Pluto mission lead scientist visits INL

Lead scientist for NASA Pluto mission visits INL space battery facility at MFC

Atlas

NASA has chosen the Atlas V rocket as the launch vehicle for the New Horizons mission. (NASA photo)

In January 2006, NASA expects to launch a spacecraft, New Horizons, on a mission to study the ninth planet, Pluto, and its moon, Charon.

RTG

The radioisotope thermal generator (INL photo)

On April 18, Dr. Alan Stern, lead scientist for New Horizons, toured the Idaho National Laboratory facility where the nuclear space battery to run the spacecraft instrumentation during the nine-year flight will be assembled.

The Space Security Power System Facility is a new INL facility built solely to assembly radioisotope thermoelectric generators (nuclear space batteries) for NASA space missions and other United States government programs that require remote power sources.

Stern is director of the Southwest Research Institute's Department of Space Studies in Boulder, Colo., which has the contract to build the New Horizons spacecraft that will be launched on an Atlas rocket.

The launch window currently is January through mid-February 2006. The spacecraft fly-by of Pluto will occur in summer of 2015.

INL will deliver the key element of the spacecraft -- the nuclear battery -- to NASA this fall. Stern explained the space battery is critical because it will provide electrical power to run the various instruments on the spacecraft and to provide heat to warm instruments.

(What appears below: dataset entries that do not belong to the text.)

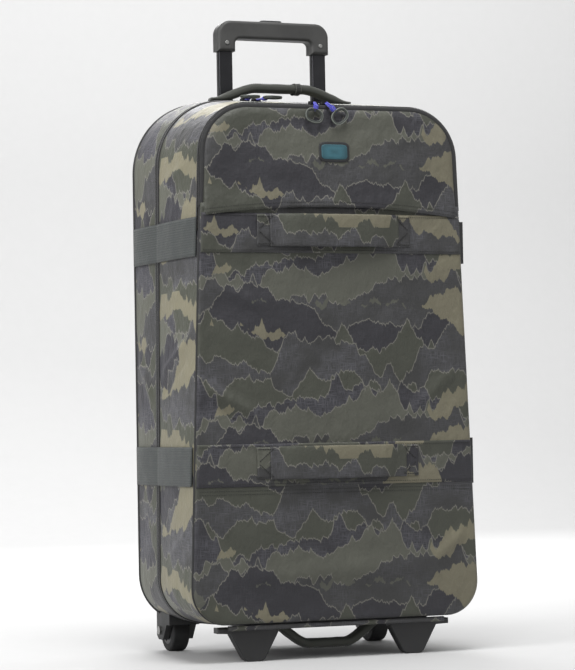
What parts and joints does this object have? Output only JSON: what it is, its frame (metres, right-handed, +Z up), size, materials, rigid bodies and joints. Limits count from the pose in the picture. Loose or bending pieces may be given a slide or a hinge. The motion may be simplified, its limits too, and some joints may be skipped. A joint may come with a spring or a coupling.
{
  "type": "rolling duffel bag",
  "caption": "Upright wheeled duffel bag with clamshell front, top pocket flap, telescopic pull handle, carry handles and front feet.",
  "frame": {"origin": "on the floor, under the middle of the standing bag", "axes": "+Z up along the bag's length, -Y towards the front panel, +X to the bag's left as worn, right as seen from the front"},
  "size_m": [0.4586, 0.3123, 0.971],
  "materials": {
    "camo_fabric": "camouflage ripstop nylon, matt",
    "side_fabric": "camouflage ripstop nylon, lighter side panels",
    "webbing": "ribbed nylon webbing",
    "piping": "black coated piping cord",
    "zip_tape": "black coil zip tape",
    "zip_metal": "black lacquered die-cast",
    "pull_cord": "blue braided cord with grey-green moulded ring",
    "hard_plastic": "black moulded plastic, fine grain",
    "lining": "plain dark lining",
    "board": "stiff polyethylene sheet",
    "tube": "black anodised, satin",
    "grip_plastic": "soft-touch moulded plastic",
    "button_plastic": "matt black",
    "tyre": "polyurethane tread",
    "hub": "moulded nylon",
    "steel": "zinc plated",
    "patch": "plain moulded patch, left bare"
  },
  "bodies": {
    "root": {"rear_gusset": "side_fabric", "main_zip_rear_tape": "zip_tape", "rear_piping": "piping", "back_panel": "hard_plastic", "base_panel": "hard_plastic", "base_tray": "hard_plastic", "base_board": "board", "bottom_binding": "camo_fabric", "tube_divider": "lining", "kick_plate": "hard_plastic", "back_rails": "hard_plastic", "front_feet": "hard_plastic", "wheel_housing_left": "hard_plastic", "wheel_housing_right": "hard_plastic", "axles": "steel", "outer_tubes": "tube", "tube_bracket": "hard_plastic", "handle_bezel": "hard_plastic", "top_handle_anchors": "webbing", "top_handle": "webbing", "bottom_handle": "webbing"},
    "front_shell": {"front_gusset_left": "side_fabric", "front_gusset_right": "side_fabric", "front_gusset_top": "side_fabric", "main_zip_front_tape": "zip_tape", "front_piping": "piping", "front_panel": "camo_fabric", "flap_zip_lid_tape": "zip_tape", "pocket_liner": "lining", "upper_strap_band": "camo_fabric", "lower_strap_band": "camo_fabric", "front_handle_upper": "camo_fabric", "front_handle_lower": "camo_fabric", "handle_tabs": "camo_fabric", "compression_wings": "webbing", "strap_ends": "webbing"},
    "flap": {"top_flap": "camo_fabric", "flap_zip_tape": "zip_tape", "flap_patch": "patch"},
    "middle_stage": {"middle_tubes": "tube"},
    "grip_stage": {"inner_tubes": "tube", "lock_plugs": "hard_plastic", "grip_rivets": "steel", "grip": "grip_plastic"},
    "button": {"grip_button": "button_plastic"},
    "left_wheel": {"tyre_left": "tyre", "wheel_hub_left": "hub"},
    "right_wheel": {"tyre_right": "tyre", "wheel_hub_right": "hub"},
    "upper_hook": {"hook_upper": "hard_plastic"},
    "lower_hook": {"hook_lower": "hard_plastic"},
    "left_main_slider": {"main_slider_left": "zip_metal"},
    "right_main_slider": {"main_slider_right": "zip_metal"},
    "left_main_pull": {"main_pull_left": "pull_cord"},
    "right_main_pull": {"main_pull_right": "pull_cord"},
    "left_flap_slider": {"flap_slider_left": "zip_metal"},
    "right_flap_slider": {"flap_slider_right": "zip_metal"},
    "left_flap_pull": {"flap_pull_left": "pull_cord"},
    "right_flap_pull": {"flap_pull_right": "pull_cord"}
  },
  "joints": [
    {"name": "front_shell_hinge", "type": "hinge", "parent": "root", "child": "front_shell", "pos_m": [0, -0.137, 0.0545], "axis": [1, 0, 0], "range_deg": [0, 90]},
    {"name": "flap_hinge", "type": "hinge", "parent": "front_shell", "child": "flap", "pos_m": [0, -0.1386, 0.6524], "axis": [-1, 0, 0], "range_deg": [-90, 0]},
    {"name": "middle_stage_slide", "type": "slide", "parent": "root", "child": "middle_stage", "axis": [0, 0, 1], "range_m": [0, 0.09]},
    {"name": "grip_stage_slide", "type": "slide", "parent": "middle_stage", "child": "grip_stage", "axis": [0, 0, 1], "range_m": [-0.066, 0.09]},
    {"name": "button_press", "type": "slide", "parent": "grip_stage", "child": "button", "axis": [0, 0, -1], "range_m": [0, 0.003], "stiffness_N_per_m": 400},
    {"name": "left_wheel_spin", "type": "hinge", "parent": "root", "child": "left_wheel", "pos_m": [-0.165, 0.12, 0.032], "axis": [1, 0, 0], "continuous": true},
    {"name": "right_wheel_spin", "type": "hinge", "parent": "root", "child": "right_wheel", "pos_m": [0.165, 0.12, 0.032], "axis": [1, 0, 0], "continuous": true},
    {"name": "upper_hook_hinge", "type": "hinge", "parent": "front_shell", "child": "upper_hook", "pos_m": [0.21462, -0.116, 0.611], "axis": [0, 0, -1], "range_deg": [0, 60]},
    {"name": "lower_hook_hinge", "type": "hinge", "parent": "front_shell", "child": "lower_hook", "pos_m": [0.22405, -0.116, 0.284], "axis": [0, 0, -1], "range_deg": [0, 60]},
    {"name": "left_main_slider_slide", "type": "slide", "parent": "front_shell", "child": "left_main_slider", "axis": [1, 0, 0], "range_m": [-0.018, 0]},
    {"name": "right_main_slider_slide", "type": "slide", "parent": "front_shell", "child": "right_main_slider", "axis": [1, 0, 0], "range_m": [0, 0.13]},
    {"name": "left_flap_slider_slide", "type": "slide", "parent": "flap", "child": "left_flap_slider", "axis": [1, 0, 0], "range_m": [-0.08, 0]},
    {"name": "right_flap_slider_slide", "type": "slide", "parent": "flap", "child": "right_flap_slider", "axis": [1, 0, 0], "range_m": [0, 0.1]},
    {"name": "left_main_pull_hinge", "type": "hinge", "parent": "left_main_slider", "child": "left_main_pull", "pos_m": [-0.073, 0.016, 0.83581], "axis": [-1, 0, 0], "range_deg": [0, 90]},
    {"name": "right_main_pull_hinge", "type": "hinge", "parent": "right_main_slider", "child": "right_main_pull", "pos_m": [-0.055, 0.016, 0.83581], "axis": [-1, 0, 0], "range_deg": [0, 90]},
    {"name": "left_flap_pull_hinge", "type": "hinge", "parent": "left_flap_slider", "child": "left_flap_pull", "pos_m": [-0.024, -0.1388, 0.814], "axis": [-1, 0, 0], "range_deg": [0, 90]},
    {"name": "right_flap_pull_hinge", "type": "hinge", "parent": "right_flap_slider", "child": "right_flap_pull", "pos_m": [-0.006, -0.1388, 0.814], "axis": [-1, 0, 0], "range_deg": [0, 90]}
  ]
}
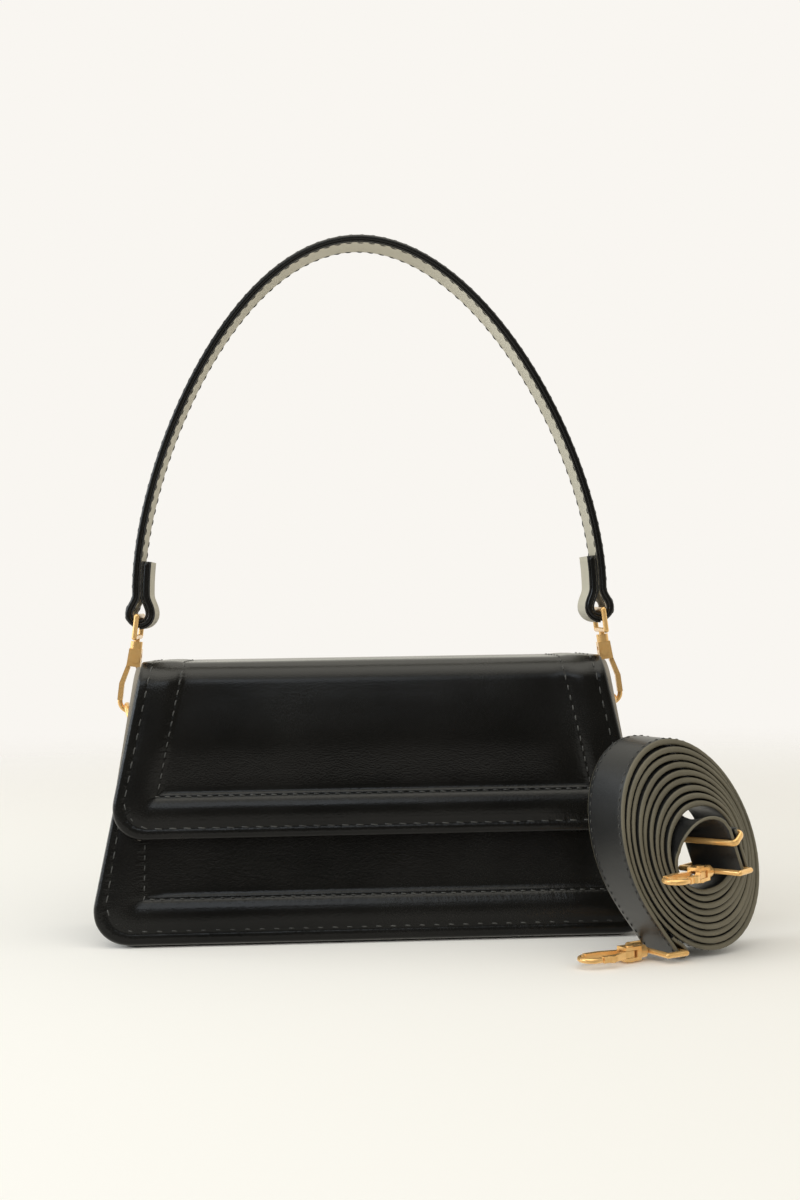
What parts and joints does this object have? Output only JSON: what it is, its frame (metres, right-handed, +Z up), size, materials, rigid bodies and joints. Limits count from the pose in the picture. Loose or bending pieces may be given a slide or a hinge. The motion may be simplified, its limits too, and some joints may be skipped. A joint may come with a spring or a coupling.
{
  "type": "baguette bag",
  "caption": "Small structured flap bag in black leather with padded borders, a short arched clip-on handle, pale gold snap hooks and a rolled shoulder strap.",
  "frame": {"origin": "the middle of the base, on the floor that the bag stands on", "axes": "X along the bag's width, to the right as seen from the front; -Y out of the front; +Z up"},
  "size_m": [0.2446, 0.1268, 0.272],
  "materials": {
    "outer_leather": "black smooth leather with a soft sheen",
    "border_leather": "black smooth leather over padding",
    "handle_leather": "black smooth leather with painted edges",
    "pale_lining": "pale warm grey lining leather, matt",
    "strap_leather": "black smooth leather",
    "tab_leather": "black smooth leather",
    "cloth": "black woven lining",
    "board": "grey stiffening board",
    "gold": "pale gold plating, polished",
    "gate_gold": "pale gold plating, polished",
    "magnet": "gold-coloured magnetic disc",
    "washer": "plain steel washer",
    "steel": "spring steel"
  },
  "bodies": {
    "bag": {"front_panel": "outer_leather", "front_border": "border_leather", "front_board": "board", "back_panel": "outer_leather", "back_board": "board", "base_panel": "outer_leather", "base_board": "board", "left_gusset": "outer_leather", "right_gusset": "outer_leather", "lining": "cloth", "slip_pocket": "cloth", "body_magnet": "magnet", "body_magnet_washer": "washer", "left_ring_tab": "tab_leather", "right_ring_tab": "tab_leather"},
    "flap": {"flap_panel": "outer_leather", "flap_border": "border_leather", "flap_board": "board", "flap_lining": "cloth", "flap_magnet": "magnet", "flap_magnet_washer": "washer"},
    "left_ring": {"left_d_ring": "gold"},
    "right_ring": {"right_d_ring": "gold"},
    "handle": {"handle_strap": "handle_leather", "handle_lining": "pale_lining", "left_tab_facing": "pale_lining", "right_tab_facing": "pale_lining", "left_hook_eye": "gold", "right_hook_eye": "gold"},
    "strap": {"shoulder_strap": "strap_leather", "strap_slider": "gold", "floor_hook_eye": "gold", "inner_hook_eye": "gold"},
    "left_hook": {"left_hook_claw": "gold", "left_hook_rivet": "gold", "left_hook_spring": "steel"},
    "left_gate": {"left_hook_gate": "gate_gold"},
    "right_hook": {"right_hook_claw": "gold", "right_hook_rivet": "gold", "right_hook_spring": "steel"},
    "right_gate": {"right_hook_gate": "gate_gold"},
    "floor_hook": {"floor_hook_claw": "gold", "floor_hook_rivet": "gold", "floor_hook_spring": "steel"},
    "floor_gate": {"floor_hook_gate": "gate_gold"},
    "inner_hook": {"inner_hook_claw": "gold", "inner_hook_rivet": "gold", "inner_hook_spring": "steel"},
    "inner_gate": {"inner_hook_gate": "gate_gold"}
  },
  "joints": [
    {"name": "flap_open", "type": "hinge", "parent": "bag", "child": "flap", "pos_m": [0, 0.0142, 0.105], "axis": [-1, 0, 0], "range_deg": [0, 180]},
    {"name": "handle_swing", "type": "hinge", "parent": "bag", "child": "handle", "pos_m": [0, 0, 0.0875], "axis": [-1, 0, 0], "range_deg": [0, 99]},
    {"name": "left_ring_swing", "type": "hinge", "parent": "bag", "child": "left_ring", "pos_m": [-0.0916, 0, 0.07842], "axis": [0, -1, 0], "range_deg": [-6, 0]},
    {"name": "right_ring_swing", "type": "hinge", "parent": "bag", "child": "right_ring", "pos_m": [0.0916, 0, 0.07842], "axis": [0, 1, 0], "range_deg": [-6, 0]},
    {"name": "left_hook_swivel", "type": "hinge", "parent": "handle", "child": "left_hook", "pos_m": [-0.09186, 0, 0.11458], "axis": [0.1259, 0, 0.992], "range_deg": [-8, 8]},
    {"name": "left_gate_press", "type": "hinge", "parent": "left_hook", "child": "left_gate", "pos_m": [-0.09213, 0, 0.10766], "axis": [0, 1, 0], "range_deg": [0, 6], "stiffness_Nm_per_rad": 0.02, "springref_deg": -5.73},
    {"name": "right_hook_swivel", "type": "hinge", "parent": "handle", "child": "right_hook", "pos_m": [0.09186, 0, 0.11458], "axis": [-0.1259, 0, 0.992], "range_deg": [-8, 8]},
    {"name": "right_gate_press", "type": "hinge", "parent": "right_hook", "child": "right_gate", "pos_m": [0.09213, 0, 0.10766], "axis": [0, -1, 0], "range_deg": [0, 6], "stiffness_Nm_per_rad": 0.02, "springref_deg": -5.73},
    {"name": "floor_hook_swivel", "type": "hinge", "parent": "strap", "child": "floor_hook", "pos_m": [0.09333, -0.06889, 0.0031], "axis": [0.8862, 0.4633, 0], "continuous": true},
    {"name": "floor_gate_press", "type": "hinge", "parent": "floor_hook", "child": "floor_gate", "pos_m": [0.08749, -0.07262, 0.0031], "axis": [0, 0, -1], "range_deg": [0, 15], "stiffness_Nm_per_rad": 0.02, "springref_deg": -5.73},
    {"name": "inner_hook_swivel", "type": "hinge", "parent": "strap", "child": "inner_hook", "pos_m": [0.11473, -0.07773, 0.03242], "axis": [0.6481, 0.7615, 0], "range_deg": [-8, 8]},
    {"name": "inner_gate_press", "type": "hinge", "parent": "inner_hook", "child": "inner_gate", "pos_m": [0.11071, -0.08338, 0.03242], "axis": [0, 0, -1], "range_deg": [0, 15], "stiffness_Nm_per_rad": 0.02, "springref_deg": -5.73},
    {"name": "strap_lift", "type": "slide", "parent": "bag", "child": "strap", "axis": [0, 0, 1], "range_m": [0, 0.15]}
  ],
  "couplings": [
    {"joint": "handle_swing", "follows": "flap_open", "ratio": 0.55}
  ]
}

As New Horizons travels to Pluto 3 billion miles away, the spacecraft will be too far from the sun to convert its energy into electricity.

A nuclear space battery is the only current technology for creating electricity to power instruments on deep space missions.

During Stern's visit, he made presentations about the program to INL staff working at the space battery facility, an audience at the Museum of Idaho in Idaho Falls, and nearly 400 high school science students and middle school pupils.